Os estudos palinológicos, bem como as datações por
termoluminescência, não corroboram a hipótese simplista de Tricart (1974), de que este
gigante campo de dunas tenha sido originado durante o último máximo glacial, entre
18.000 e 14.000 anos AP. O retrabalhamento de dunas nos últimos 30.000 anos parece ter
sido mais intenso no Holoceno que no Pleistoceno tardio e, além disso, a grande espessura
de areias eólicas sugere que eventos semelhantes remontem ao início do Quaternário ou,
até mesmo, ao Terciário tardio na área em questão.
Finalmente, as análises palinológicas sugerem que, no Pleistoceno
tardio, ocorreu grande expansão de florestas pluviais de afinidades Atlântica e
Amazônica, que invdiram o Vale do Rio Icatu. Este fato poderia explicar a afinidade
botânica dos atuais enclaves, de floresta pluvial no domínio climático da caatinga
nordestina, às florestas supra-citadas (De Oliveira et al., 1999).
MEDIDAS DE PROTEÇÃO
A área do campo de dunas inativas do
médio Rio São Francisco (Estado da Bahia), representa um sítio muito importante como
testemunho de evoluções geomorfológicas e geológicas locais, em grande parte
atribuíveis às alternâncias paleoclimáticas do Nordeste Brasileiro durante o
Quaternário. Por outro lado, a biodiversidade da fauna e flora locais reflete também o
dinâmico cenário físico acima relatado.
É enorme a suscetibilidade à erosão dos sedimentos essencialmente
arenosos, de modo que a ocupação humana da área conduziria à completa desfiguração
geomorfológica das dunas, causando reflexos irreversíveis na hidrologia e na
biodiversidades faunística e florística. Não há qualquer dúvida que o adensamento da
ocupação humana local exacerbaria os processos geológicos. Os solos pobres e
aproveitáveis pela rarefeita população local para culturas de subsistência e, além
disso, as dificuldades de acesso são fatores naturais que favorecem a preservação.

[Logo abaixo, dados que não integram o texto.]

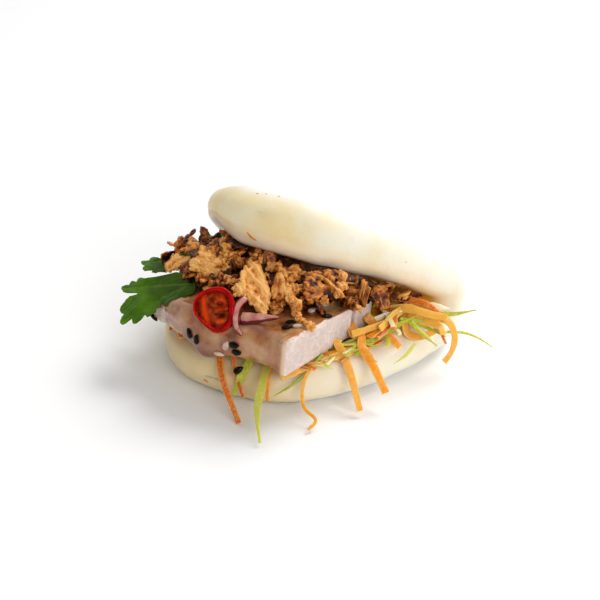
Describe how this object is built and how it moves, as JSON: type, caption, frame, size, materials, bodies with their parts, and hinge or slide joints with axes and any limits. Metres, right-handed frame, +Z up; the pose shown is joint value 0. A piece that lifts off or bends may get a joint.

Deste modo é imprescindível que a vegetação, que protege o relevo
contra a erosão e reativação da atividade eólica hoje existente, seja protegida. Além
disso, a vegetação nativa controla o regime hidrológico e fornece alimentação e forma
os nichos de refúgio e de vida para os animais endêmicos ainda pouco estudados.